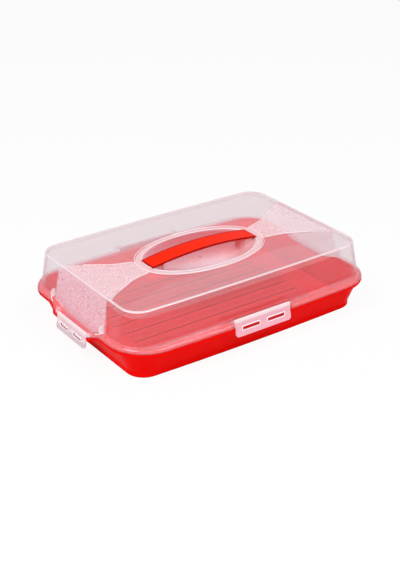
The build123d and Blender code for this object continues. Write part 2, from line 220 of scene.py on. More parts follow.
def tray_shade(tree, place):
    """Painted shade: dark lines beside the raised strips, shade across each strip, darker inner
    walls, long walls and foot, and the lugs' shadow.
    """
    lengthways, sideways, y, z = distances(tree, place)
    # Painted shade: each pitch darkens towards its back, with a thin dark line beside each strip
    in_pitch = add_node(tree, "ShaderNodeMath", (y, strip_pitch), operation="FLOORED_MODULO")
    off_centre = add_node(
        tree, "ShaderNodeMath", (in_pitch, strip_pitch / 2), operation="SUBTRACT",
    )
    off_centre = add_node(tree, "ShaderNodeMath", (off_centre,), operation="ABSOLUTE")
    line = add_node(
        tree, "ShaderNodeMath", (off_centre, strip_half_width, strip_line), operation="COMPARE",
    )
    line = add_node(tree, "ShaderNodeMath", (line, strip_line_shade_depth), operation="MULTIPLY")
    strip_shade = add_node(tree, "ShaderNodeMath", (in_pitch, in_pitch), operation="MULTIPLY")
    strip_shade = add_node(
        tree, "ShaderNodeMath", (strip_shade, strip_shade_depth / strip_pitch ** 2), operation="MULTIPLY",
    )
    strips = add_node(tree, "ShaderNodeMath", (line, strip_shade), operation="MAXIMUM")
    floor = ((z, *strip_top), (lengthways, 0, floor_half_length), (sideways, 0, floor_half_width))
    for socket, middle, spread in floor:
        on_it = add_node(tree, "ShaderNodeMath", (socket, middle, spread), operation="COMPARE")
        strips = add_node(tree, "ShaderNodeMath", (strips, on_it), operation="MULTIPLY")
    # Painted shade at the foot's edge, and on the long walls, darker towards the foot
    foot = add_node(
        tree, "ShaderNodeMapRange",
        {"Value": z, "From Min": foot_edge[0], "From Max": foot_edge[1], "To Min": foot_shade_depth,
         "To Max": 0.0},
    )
    wall = add_node(
        tree, "ShaderNodeMapRange",
        {"Value": z, "From Min": 0.0, "From Max": wall_top, "To Min": long_wall_shade_depth, "To Max": 0.0},
    )
    long_wall = add_node(
        tree, "ShaderNodeMath", (sideways, long_wall_start), operation="GREATER_THAN",
    )
    wall = add_node(tree, "ShaderNodeMath", (wall, long_wall), operation="MULTIPLY")
    # Painted shade on the inner walls, which face the middle: darkest where they meet the floor
    normal = add_node(tree, "ShaderNodeNewGeometry").outputs["Normal"]
    outward = add_node(tree, "ShaderNodeVectorMath", (place, (1, 1, 0)), operation="MULTIPLY")
    outward = add_node(tree, "ShaderNodeVectorMath", (normal, outward), operation="DOT_PRODUCT")
    inward = add_node(
        tree, "ShaderNodeMath", (outward.outputs["Value"], faces_inwards), operation="LESS_THAN",
    )
    hollow = add_node(
        tree, "ShaderNodeMapRange",
        {"Value": z, "From Min": inner_wall[0], "From Max": inner_wall[1],
         "To Min": inner_wall_shade_depths[0], "To Max": inner_wall_shade_depths[1]},
    )
    hollow = add_node(tree, "ShaderNodeMath", (hollow, inward), operation="MULTIPLY")
    deep = strips
    for mask in (foot, wall, hollow):
        deep = add_node(tree, "ShaderNodeMath", (deep, mask), operation="MAXIMUM")
    # The upper half of each lug lies in its clip's shadow
    ways = {"lengthways": lengthways, "sideways": sideways}
    for height, out, begins, along, half_length in lugs:
        lug = add_node(tree, "ShaderNodeMath", (z, height, lug_shadow), operation="COMPARE")
        is_out = add_node(tree, "ShaderNodeMath", (ways[out], begins), operation="GREATER_THAN")
        near = add_node(tree, "ShaderNodeMath", (ways[along], half_length), operation="LESS_THAN")
        for mask in (is_out, near):
            lug = add_node(tree, "ShaderNodeMath", (lug, mask), operation="MULTIPLY")
        deep = add_node(tree, "ShaderNodeMath", (deep, lug), operation="MAXIMUM")
    return deep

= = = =

**PROBLEM TO SOLVE**
Repeat the material above exactly.

**SOLVED PROBLEM**
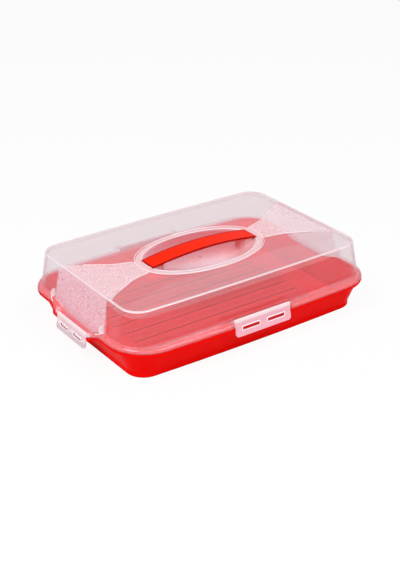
The build123d and Blender code for this object continues. Write part 2, from line 220 of scene.py on. More parts follow.
def tray_shade(tree, place):
    """Painted shade: dark lines beside the raised strips, shade across each strip, darker inner
    walls, long walls and foot, and the lugs' shadow.
    """
    lengthways, sideways, y, z = distances(tree, place)
    # Painted shade: each pitch darkens towards its back, with a thin dark line beside each strip
    in_pitch = add_node(tree, "ShaderNodeMath", (y, strip_pitch), operation="FLOORED_MODULO")
    off_centre = add_node(
        tree, "ShaderNodeMath", (in_pitch, strip_pitch / 2), operation="SUBTRACT",
    )
    off_centre = add_node(tree, "ShaderNodeMath", (off_centre,), operation="ABSOLUTE")
    line = add_node(
        tree, "ShaderNodeMath", (off_centre, strip_half_width, strip_line), operation="COMPARE",
    )
    line = add_node(tree, "ShaderNodeMath", (line, strip_line_shade_depth), operation="MULTIPLY")
    strip_shade = add_node(tree, "ShaderNodeMath", (in_pitch, in_pitch), operation="MULTIPLY")
    strip_shade = add_node(
        tree, "ShaderNodeMath", (strip_shade, strip_shade_depth / strip_pitch ** 2), operation="MULTIPLY",
    )
    strips = add_node(tree, "ShaderNodeMath", (line, strip_shade), operation="MAXIMUM")
    floor = ((z, *strip_top), (lengthways, 0, floor_half_length), (sideways, 0, floor_half_width))
    for socket, middle, spread in floor:
        on_it = add_node(tree, "ShaderNodeMath", (socket, middle, spread), operation="COMPARE")
        strips = add_node(tree, "ShaderNodeMath", (strips, on_it), operation="MULTIPLY")
    # Painted shade at the foot's edge, and on the long walls, darker towards the foot
    foot = add_node(
        tree, "ShaderNodeMapRange",
        {"Value": z, "From Min": foot_edge[0], "From Max": foot_edge[1], "To Min": foot_shade_depth,
         "To Max": 0.0},
    )
    wall = add_node(
        tree, "ShaderNodeMapRange",
        {"Value": z, "From Min": 0.0, "From Max": wall_top, "To Min": long_wall_shade_depth, "To Max": 0.0},
    )
    long_wall = add_node(
        tree, "ShaderNodeMath", (sideways, long_wall_start), operation="GREATER_THAN",
    )
    wall = add_node(tree, "ShaderNodeMath", (wall, long_wall), operation="MULTIPLY")
    # Painted shade on the inner walls, which face the middle: darkest where they meet the floor
    normal = add_node(tree, "ShaderNodeNewGeometry").outputs["Normal"]
    outward = add_node(tree, "ShaderNodeVectorMath", (place, (1, 1, 0)), operation="MULTIPLY")
    outward = add_node(tree, "ShaderNodeVectorMath", (normal, outward), operation="DOT_PRODUCT")
    inward = add_node(
        tree, "ShaderNodeMath", (outward.outputs["Value"], faces_inwards), operation="LESS_THAN",
    )
    hollow = add_node(
        tree, "ShaderNodeMapRange",
        {"Value": z, "From Min": inner_wall[0], "From Max": inner_wall[1],
         "To Min": inner_wall_shade_depths[0], "To Max": inner_wall_shade_depths[1]},
    )
    hollow = add_node(tree, "ShaderNodeMath", (hollow, inward), operation="MULTIPLY")
    deep = strips
    for mask in (foot, wall, hollow):
        deep = add_node(tree, "ShaderNodeMath", (deep, mask), operation="MAXIMUM")
    # The upper half of each lug lies in its clip's shadow
    ways = {"lengthways": lengthways, "sideways": sideways}
    for height, out, begins, along, half_length in lugs:
        lug = add_node(tree, "ShaderNodeMath", (z, height, lug_shadow), operation="COMPARE")
        is_out = add_node(tree, "ShaderNodeMath", (ways[out], begins), operation="GREATER_THAN")
        near = add_node(tree, "ShaderNodeMath", (ways[along], half_length), operation="LESS_THAN")
        for mask in (is_out, near):
            lug = add_node(tree, "ShaderNodeMath", (lug, mask), operation="MULTIPLY")
        deep = add_node(tree, "ShaderNodeMath", (deep, lug), operation="MAXIMUM")
    return deep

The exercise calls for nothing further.